*Short exercise*
Copy each line holding the string "bends".

*Items*
==============================

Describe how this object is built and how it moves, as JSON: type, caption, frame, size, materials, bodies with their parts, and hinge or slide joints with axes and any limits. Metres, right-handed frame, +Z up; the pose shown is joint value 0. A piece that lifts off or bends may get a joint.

==============================

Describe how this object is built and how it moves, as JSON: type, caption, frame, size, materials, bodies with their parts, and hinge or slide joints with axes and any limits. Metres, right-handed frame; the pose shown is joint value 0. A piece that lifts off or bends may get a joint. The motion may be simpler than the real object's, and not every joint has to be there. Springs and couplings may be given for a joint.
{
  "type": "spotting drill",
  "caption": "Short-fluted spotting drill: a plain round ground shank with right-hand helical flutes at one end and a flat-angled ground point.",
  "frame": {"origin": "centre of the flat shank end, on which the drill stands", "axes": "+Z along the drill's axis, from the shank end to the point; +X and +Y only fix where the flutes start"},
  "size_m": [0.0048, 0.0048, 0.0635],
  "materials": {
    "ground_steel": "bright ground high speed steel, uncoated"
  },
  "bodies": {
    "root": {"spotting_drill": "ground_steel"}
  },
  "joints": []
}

==============================

*Final result*
Describe how this object is built and how it moves, as JSON: type, caption, frame, size, materials, bodies with their parts, and hinge or slide joints with axes and any limits. Metres, right-handed frame, +Z up; the pose shown is joint value 0. A piece that lifts off or bends may get a joint.
Describe how this object is built and how it moves, as JSON: type, caption, frame, size, materials, bodies with their parts, and hinge or slide joints with axes and any limits. Metres, right-handed frame; the pose shown is joint value 0. A piece that lifts off or bends may get a joint. The motion may be simpler than the real object's, and not every joint has to be there. Springs and couplings may be given for a joint.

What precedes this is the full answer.